> Given instruction
Exactly the lines between the line containing "The FreeCAD and" and the line containing "of rubbed edges.", together with those two lines, are to be output.

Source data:

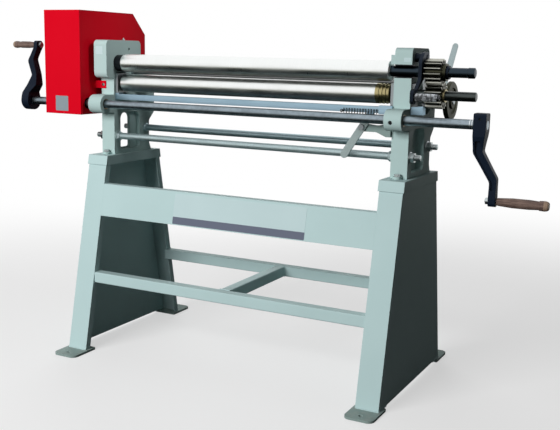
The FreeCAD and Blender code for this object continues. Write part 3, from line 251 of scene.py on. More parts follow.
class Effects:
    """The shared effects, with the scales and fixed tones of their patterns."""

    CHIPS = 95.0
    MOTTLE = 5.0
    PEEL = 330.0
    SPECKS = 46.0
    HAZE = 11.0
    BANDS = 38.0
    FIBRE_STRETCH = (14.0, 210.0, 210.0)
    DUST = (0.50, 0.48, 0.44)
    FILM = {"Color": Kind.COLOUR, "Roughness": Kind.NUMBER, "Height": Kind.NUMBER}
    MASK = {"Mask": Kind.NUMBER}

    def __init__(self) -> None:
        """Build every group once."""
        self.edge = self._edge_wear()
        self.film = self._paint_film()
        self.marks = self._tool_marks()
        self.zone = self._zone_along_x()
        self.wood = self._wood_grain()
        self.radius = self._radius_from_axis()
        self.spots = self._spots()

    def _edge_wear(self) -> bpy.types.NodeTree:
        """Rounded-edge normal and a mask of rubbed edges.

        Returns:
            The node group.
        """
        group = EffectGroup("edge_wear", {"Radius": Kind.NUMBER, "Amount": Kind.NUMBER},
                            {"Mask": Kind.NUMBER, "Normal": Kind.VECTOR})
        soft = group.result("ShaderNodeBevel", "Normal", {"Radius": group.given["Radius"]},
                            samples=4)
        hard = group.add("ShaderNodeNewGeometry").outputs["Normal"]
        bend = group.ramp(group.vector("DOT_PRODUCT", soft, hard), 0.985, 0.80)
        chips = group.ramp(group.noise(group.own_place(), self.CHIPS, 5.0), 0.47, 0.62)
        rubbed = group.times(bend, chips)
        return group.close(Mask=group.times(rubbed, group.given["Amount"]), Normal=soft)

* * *

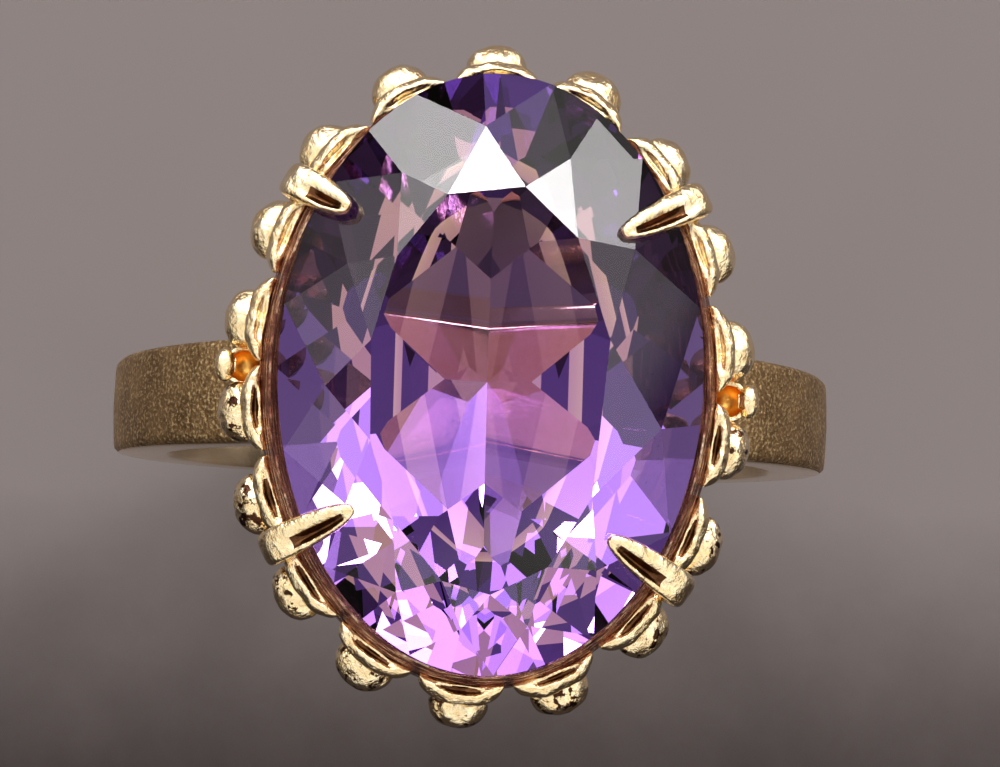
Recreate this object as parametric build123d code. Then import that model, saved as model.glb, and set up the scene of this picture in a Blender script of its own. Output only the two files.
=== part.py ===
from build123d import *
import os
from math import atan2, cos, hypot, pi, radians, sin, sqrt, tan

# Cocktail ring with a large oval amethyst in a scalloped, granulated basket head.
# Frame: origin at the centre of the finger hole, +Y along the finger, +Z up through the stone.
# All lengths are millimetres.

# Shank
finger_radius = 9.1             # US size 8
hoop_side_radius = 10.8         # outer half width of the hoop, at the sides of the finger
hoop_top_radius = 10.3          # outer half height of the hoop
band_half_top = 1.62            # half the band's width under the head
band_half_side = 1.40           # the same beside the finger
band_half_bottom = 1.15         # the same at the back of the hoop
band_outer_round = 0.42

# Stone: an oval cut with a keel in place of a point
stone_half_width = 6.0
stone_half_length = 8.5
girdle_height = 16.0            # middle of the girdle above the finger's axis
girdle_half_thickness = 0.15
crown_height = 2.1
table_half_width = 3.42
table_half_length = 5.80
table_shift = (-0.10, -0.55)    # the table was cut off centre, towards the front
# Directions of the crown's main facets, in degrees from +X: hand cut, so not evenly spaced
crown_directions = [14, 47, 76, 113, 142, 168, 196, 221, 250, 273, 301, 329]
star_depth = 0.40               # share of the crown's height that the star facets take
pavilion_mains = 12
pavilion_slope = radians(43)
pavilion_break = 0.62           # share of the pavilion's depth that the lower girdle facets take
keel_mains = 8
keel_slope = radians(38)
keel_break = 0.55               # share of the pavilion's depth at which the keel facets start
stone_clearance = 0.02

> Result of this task
The FreeCAD and Blender code for this object continues. Write part 3, from line 251 of scene.py on. More parts follow.
class Effects:
    """The shared effects, with the scales and fixed tones of their patterns."""

    CHIPS = 95.0
    MOTTLE = 5.0
    PEEL = 330.0
    SPECKS = 46.0
    HAZE = 11.0
    BANDS = 38.0
    FIBRE_STRETCH = (14.0, 210.0, 210.0)
    DUST = (0.50, 0.48, 0.44)
    FILM = {"Color": Kind.COLOUR, "Roughness": Kind.NUMBER, "Height": Kind.NUMBER}
    MASK = {"Mask": Kind.NUMBER}

    def __init__(self) -> None:
        """Build every group once."""
        self.edge = self._edge_wear()
        self.film = self._paint_film()
        self.marks = self._tool_marks()
        self.zone = self._zone_along_x()
        self.wood = self._wood_grain()
        self.radius = self._radius_from_axis()
        self.spots = self._spots()

    def _edge_wear(self) -> bpy.types.NodeTree:
        """Rounded-edge normal and a mask of rubbed edges.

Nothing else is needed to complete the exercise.